We are saved by this faith.
In Jesus Christ we begin to see the wonder of it all again.
We who have been redeemed aren’t going back to a garden but to the City of God.
Adam and Eve spoke to God in the cool of the day, but we will be with Him forever.
Instead of a tree which brings death, there will be rows of living trees on the bank of the river for us to eat from.
Adam and Eve were naked and vulnerable, but we are clothed in Jesus Christ, in the brilliant white and pure garments He has provided for us.
There is no night there but one eternal day.
God will wipe the tears from our eyes.
We will no longer face the possibility of death.
And there we will fulfill the original purpose for which God has created us, to praise and glorify Him and to hear His voice, willingly and obediently.
Satan and all his cohorts will be excluded from this city.
In the meanwhile, we must as God told Isaiah, cry.
Isaiah answered and said “What shall I cry?” God’s answer was “All flesh is as grass and its beauty as the flower of the field.
The grass withers and the flower dries up, but the Word of the LORD endures forever (Isaiah 40:7-8).
Isaiah also prophesies the cry of John the Baptist to prepare the way of the LORD (Isaiah 40:3).
God spoke through the prophets of old at various times and ways as Hebrews 1:1-3 states.
But now He perpetually speaks in the Son.
God calls His preachers to join in the proclamation of the Good News.
These preachers are those like Ezekiel who speak to dead, dry, and dusty bones and brings them to life.

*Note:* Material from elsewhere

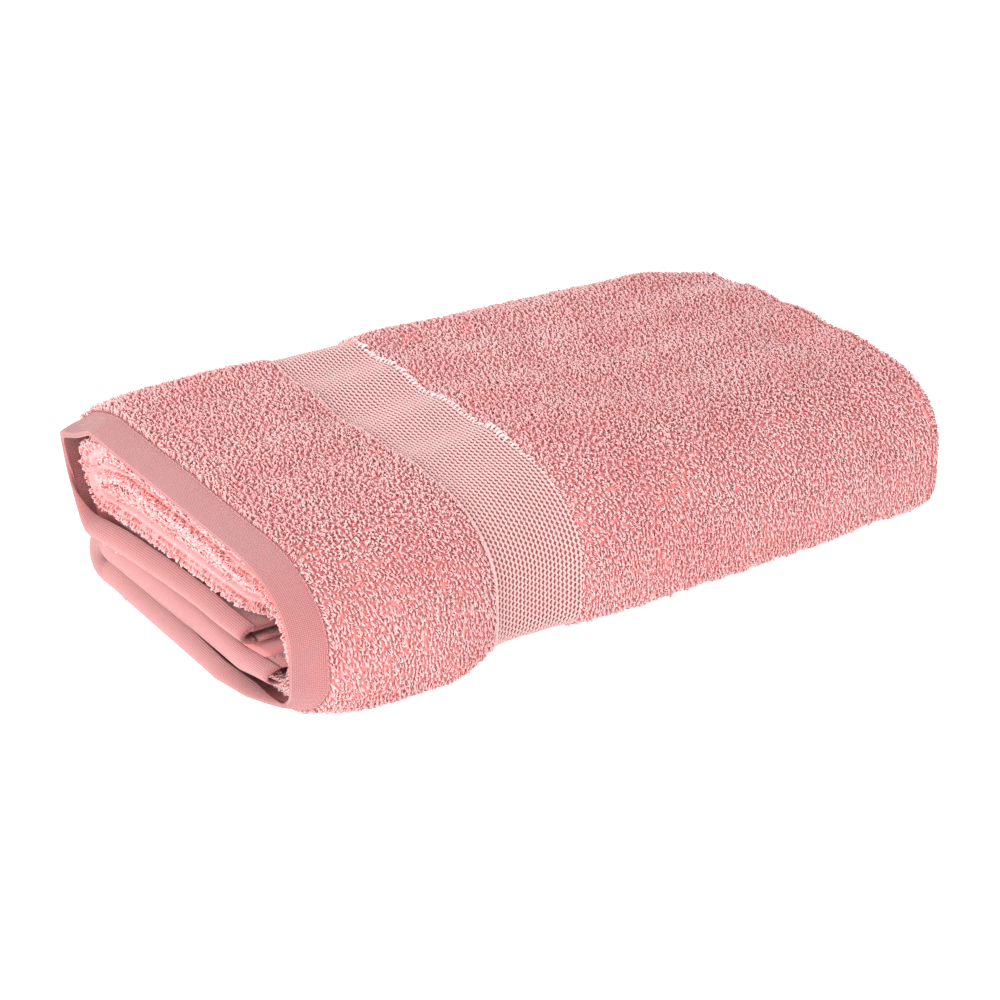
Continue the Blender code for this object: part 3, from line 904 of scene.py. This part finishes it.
class TOWEL_OT_borders(bpy.types.Operator):
    """Weave the two border bands, the raised net on the outer one and the floats along its edges"""

    bl_idname = "towel.borders"
    bl_label = "Border Bands"

    net_swing = 0.24            # half the sideways swing of a net yarn, in net pitches
    float_size = (0.0030, 0.0007, 0.0014)   # length, radius and rise of the largest float
    float_stray = 0.0006        # how far a float lies off the band's edge
    float_slants = (0.0002, 0.0020)
    cord_radius = 0.0008
    cord_wobble = 0.00018

    def execute(self, context):
        fold, weave, looks = plan(context.scene)
        across = fold.between_hems(0.0035)
        distances = np.linspace(weave.border_start, weave.border_start + weave.border_width, 18)

        def ground(along, station):
            return np.full_like(along, weave.band_fill / 2)

        yarns = self.net(fold, looks) + self.edges(fold, looks)
        for letter, station in (("a", fold.outer_station), ("b", fold.inner_station)):
            name = f"border_cloth_{letter}"
            mesh = cloth_zone(name, fold, np.sort(station(distances)), across, ground)
            nodes = [f"border_band_{letter}"]
            if letter == "b":
                nodes += ["border_float_outer_b", "border_float_inner_b"]
            piece = link(name, mesh, looks["band"], nodes)
        return {"FINISHED"}

    @staticmethod
    def lift(fold, across, height):
        """Lift of something that stands this high above the band's face."""
        return fold.weave.band_fill / 2 + height / fold.pitch(across)

    def net(self, fold, looks):
        """Zigzag yarns side by side, each the mirror of the next, which leave diamond holes."""
        weave = fold.weave
        count = round(weave.border_width / weave.net_pitch)
        step = weave.net_rise / 2
        across = fold.even_stations(0.85, 6.15, step)
        rows = np.arange(len(across))
        pieces = []
        for half in range(2):
            lines = np.arange(half, count, 2)[:, None]
            centres = weave.border_start + (lines + 0.5) * weave.border_width / count
            swing = self.net_swing * np.cos(np.pi * rows / 2 + np.pi * half)
            distance = centres + weave.net_pitch * swing[None]
            along = fold.outer_station(distance)
            wide = np.broadcast_to(across, along.shape)
            height = weave.net_yarn * (0.9 + 0.2 * np.cos(np.pi * rows + half))
            place, length_way, _, _ = fold.frames(along, wide, self.lift(fold, wide, height))
            name = f"border_net_{half + 1}"
            mesh, _ = sweep(name, place, length_way, weave.net_yarn, 5)
            pieces.append(link(name, mesh, looks["net"]))
        return pieces

    def edges(self, fold, looks):
        """A row of raised floats on the field side and a thin cord on the hem side."""
        weave = fold.weave
        rng = np.random.default_rng(weave.seed + 50)
        across = fold.even_stations(0.9, 6.1, weave.float_pitch)
        count = (len(across), 1)
        middle = weave.border_start + weave.border_width - self.float_stray
        middle = middle + rng.uniform(-self.float_stray, self.float_stray, count)
        shares = np.linspace(-0.5, 0.5, 5)[None]
        size = 1 - 0.75 * smooth(across, 2.8, 3.3)[:, None]
        size = size * rng.uniform(0.55, 1.2, count)
        slant = rng.uniform(*self.float_slants, count) / weave.float_pitch
        length, radius, rise = (part * size for part in self.float_size)
        wide = across[:, None] + shares * slant * np.gradient(across)[:, None]
        height = 0.0007 + rise * (1 - (2 * shares) ** 2)
        along = fold.outer_station(middle + length * shares)
        place, _, width_way, _ = fold.frames(along, wide, self.lift(fold, wide, height))
        taper = radius * np.sqrt(1.04 - (1.9 * shares) ** 2)
        mesh, _ = sweep("border_floats", place, width_way, taper, 6)
        nodes = ["border_float_inner_a"]
        floats = link("border_floats", mesh, looks["float"], nodes)
        across = fold.even_stations(0.9, 6.1, 0.0012)[None]
        wobble = self.cord_wobble * np.sin(np.arange(across.size) * 2.2)
        along = fold.outer_station(weave.border_start + 0.0003 + wobble)[None]
        place, length_way, _, _ = fold.frames(along, across, self.lift(fold, across, 0.0009))
        mesh, _ = sweep("border_edge_cord", place, length_way, self.cord_radius, 6)
        nodes = ["border_float_outer_a"]
        cord = link("border_edge_cord", mesh, looks["net"], nodes)
        return [floats, cord]


class TOWEL_OT_hems(bpy.types.Operator):
    """Turn the two end hems and the two side hems"""

    bl_idname = "towel.hems"
    bl_label = "Hems"

    edge_round = 0.0011                         # how far in from its edge a hem is rounded off
    edge_steps = np.array([0, 0.06, 0.25, 0.6, 1.0])
    seam_inset = 0.0022                         # from a hem's inner edge to its stitches
    stitch_dip = np.array([-0.3, 0.9, 0.9, -0.3])   # a stitch's height, in thread radii

    def execute(self, context):
        fold, weave, looks = plan(context.scene)
        across = fold.even_stations(0, LAST_STATION, 0.0028)
        edge = self.edge_round * self.edge_steps
        middle = np.linspace(self.edge_round, weave.end_hem, 14)[1:-1]
        distances = np.unique(np.concatenate([edge, middle, weave.end_hem - np.delete(edge, 1)]))
        ends = (("a", fold.outer_station, 0, 5.3), ("b", fold.inner_station, SPANS, 1.0))
        for letter, station, outside, last in ends:
            unit_size = abs(station(1.0) - station(0.0))
            fill = self.rounded(weave, weave.end_hem, 0, outside, unit_size)
            name = f"end_hem_cloth_{letter}"
            mesh = cloth_zone(name, fold, np.sort(station(distances)), across, fill)
            piece = link(name, mesh, looks["hem"], [f"end_hem_{letter}"])
            place = self.four_by_four(fold.even_stations(0.05, last, weave.stitch_length / 4))
            along = np.full_like(place, station(weave.end_hem - self.seam_inset))
            name = f"end_hem_stitches_{letter}"
            stitches = self.stitches(fold, name, along, place, 0, looks["thread"])
        self.side_hems(fold, looks)
        return {"FINISHED"}

    def rounded(self, weave, width, axis, outside, unit_size):
        """A hem's half share of a layer by stations, rounded off at both edges of the hem."""

        def fill(*stations):
            distance = np.abs(stations[axis] - outside) / unit_size
            inside = np.clip(np.minimum(distance, width - distance) / self.edge_round, 0, 1)
            return weave.hem_fill / 2 * np.sqrt(np.clip(1 - (1 - inside) ** 2, 0.02, 1))

        return fill

    @staticmethod
    def four_by_four(stations):
        """Stations in rows of four, one row to a stitch."""
        return stations[: len(stations) // 4 * 4].reshape(-1, 4)

    def stitches(self, fold, name, along, across, axis, material, cloth=None):
        """A row of stitches through the given stations, four to a stitch."""
        weave = fold.weave
        lift = weave.hem_fill / 2 + self.stitch_dip * weave.thread / fold.pitch(across)
        place, *ways = fold.frames(along, across, lift)
        mesh, _ = sweep(name, place, ways[axis], weave.thread, 5)
        nodes = [name.replace("stitches", "stitching")]
        return link(name, mesh, material, nodes, cloth)

    def side_hems(self, fold, looks):
        weave = fold.weave
        border = weave.end_hem + 0.0004
        first, last = float(fold.outer_station(border)), float(fold.inner_station(border))
        stops, counts = (first, 1, 2, 3, 4, 5, 6, last), (60, 12, 12, 10, 12, 8, 16)
        runs = [np.linspace(*run) for run in zip(stops, stops[1:], counts)]
        along = np.unique(np.concatenate(runs))
        edge = self.edge_round * self.edge_steps
        distances = np.concatenate([edge, [0.003, 0.005, 0.007], weave.side_hem - edge])
        step = weave.stitch_length / 4 / fold.bend_centre
        seam_start = float(fold.outer_station(weave.end_hem + 0.001))
        seam = self.four_by_four(np.arange(seam_start, 1, step))
        for label, lower, outside in (("upper", False, 0), ("lower", True, SPANS)):
            stations = fold.side_station(np.unique(distances), lower)
            across = np.sort(np.minimum(stations, LAST_STATION))
            unit_size = abs(fold.side_station(1.0, lower) - fold.side_station(0.0, lower))
            fill = self.rounded(weave, weave.side_hem, 1, outside, unit_size)
            name = f"side_hem_cloth_{label}"
            mesh = cloth_zone(name, fold, along, across, fill)
            nodes = [f"side_hem_{label}"]
            link(name, mesh, looks["hem"], nodes, "main_pile_cloth")
            across = np.full_like(seam, fold.side_station(weave.side_hem - self.seam_inset, lower))
            name = f"side_stitches_{label}"
            self.stitches(fold, name, seam, across, 1, looks["thread"], "main_pile_cloth")


class TOWEL_OT_stage(bpy.types.Operator):
    """Set the pale floor, the soft studio lights and the camera"""

    bl_idname = "towel.stage"
    bl_label = "Studio"

    def execute(self, context):
        scene = context.scene
        self.floor(scene)
        self.sky(scene)
        for light in LIGHTS:
            self.light(scene, *light)
        self.camera(scene)
        scene.view_settings.view_transform = "Standard"
        return {"FINISHED"}

    @staticmethod
    def floor(scene):
        sheet = bmesh.new()
        bmesh.ops.create_grid(sheet, x_segments=1, y_segments=1, size=6)
        bmesh.ops.translate(sheet, vec=(0, 0, BOX_LOW[2] - 0.0001), verts=list(sheet.verts))
        mesh = bpy.data.meshes.new("floor")
        sheet.to_mesh(mesh)
        sheet.free()
        material = bpy.data.materials.new("studio_floor")
        material.use_nodes = True
        tree = material.node_tree
        shader = tree.nodes["Principled BSDF"]
        set_inputs(shader, {
            "Roughness": 0.9, "Specular IOR Level": 0.1,
            "Emission Color": (1, 1, 1, 1), "Emission Strength": 0.8,
        })
        noise = new_node(tree, "ShaderNodeTexNoise")
        noise.inputs["Scale"].default_value = 3
        place = new_node(tree, "ShaderNodeTexCoord")
        tree.links.new(place.outputs["Object"], noise.inputs["Vector"])
        base = scene.towel_colours.floor
        paint = mix_colours(tree, noise.outputs["Fac"], rgba(base), rgba(base, 0.99))
        tree.links.new(paint, shader.inputs["Base Color"])
        mesh.materials.append(material)
        floor = bpy.data.objects.new("floor", mesh)
        scene.collection.objects.link(floor)

    @staticmethod
    def sky(scene):
        world = scene.world or bpy.data.worlds.new("studio")
        scene.world = world
        world.use_nodes = True
        backdrop = world.node_tree.nodes["Background"]
        set_inputs(backdrop, {"Color": (1, 1, 1, 1), "Strength": 1.0})

    @staticmethod
    def light(scene, name, place, size, power):
        lamp = bpy.data.lights.new(name, "AREA")
        lamp.shape = "SQUARE"
        lamp.size = size
        lamp.energy = power
        holder = bpy.data.objects.new(name, lamp)
        holder.location = place
        aim = Vector(AIM) - Vector(place)
        holder.rotation_euler = aim.to_track_quat("-Z", "Y").to_euler()
        scene.collection.objects.link(holder)

    @staticmethod
    def camera(scene):
        """Above the near left corner, at the distance that gives the towel's perspective."""
        lens = bpy.data.cameras.new("camera")
        lens.lens = CAMERA_LENS
        lens.sensor_width = 36
        lens.clip_start = 0.01
        camera = bpy.data.objects.new("camera", lens)
        azimuth, elevation = (math.radians(turn) for turn in CAMERA_TURN)
        camera.location = Vector(BOX_LOW) + Vector(CAMERA_PLACE)
        camera.rotation_euler = (math.pi / 2 - elevation, 0, azimuth)
        scene.collection.objects.link(camera)
        scene.camera = camera


class TOWEL_PT_panel(bpy.types.Panel):
    """Towel sizes, colours and builders"""

    bl_label = "Folded Bath Towel"
    bl_idname = "TOWEL_PT_panel"
    bl_space_type = "VIEW_3D"
    bl_region_type = "UI"
    bl_category = "Towel"

    def draw(self, context):
        for operator in OPERATORS:
            self.layout.operator(operator.bl_idname)
        for group, kind in GROUPS.items():
            box = self.layout.box()
            for name in kind.__annotations__:
                box.prop(getattr(context.scene, group), name)


GROUPS = {"towel_fold": TowelFold, "towel_weave": TowelWeave, "towel_colours": TowelColours}
OPERATORS = (
    TOWEL_OT_stage,
    TOWEL_OT_pile_cloth,
    TOWEL_OT_pile_loops,
    TOWEL_OT_borders,
    TOWEL_OT_hems,
)


def register():
    for kind in (*GROUPS.values(), *OPERATORS, TOWEL_PT_panel):
        bpy.utils.register_class(kind)
    for name, kind in GROUPS.items():
        setattr(bpy.types.Scene, name, PointerProperty(type=kind))


def unregister():
    for name in GROUPS:
        delattr(bpy.types.Scene, name)
    for kind in reversed((*GROUPS.values(), *OPERATORS, TOWEL_PT_panel)):
        bpy.utils.unregister_class(kind)


def main():
    register()
    bpy.ops.towel.stage()
    bpy.ops.towel.pile_cloth()
    bpy.ops.towel.pile_loops()
    bpy.ops.towel.borders()
    bpy.ops.towel.hems()


if __name__ == "__main__":
    main()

We must think how awesome the responsibility it is to speak the words of God in His name.
We look at our dusty sinfulness and wonder why God would call vessels of clay for this purpose.
But God has not called exalted angels to proclaim the Gospel but reclaimed dust.
The Word of God goes out through the voice of His preachers and new creation happens.
It behooves all those whom God has called to preach and teach the gospel to speak his words.
The words of men may shine brilliantly for a season, but there is no life giving and sustaining power in them.
We need to proclaim God’s message and not our own.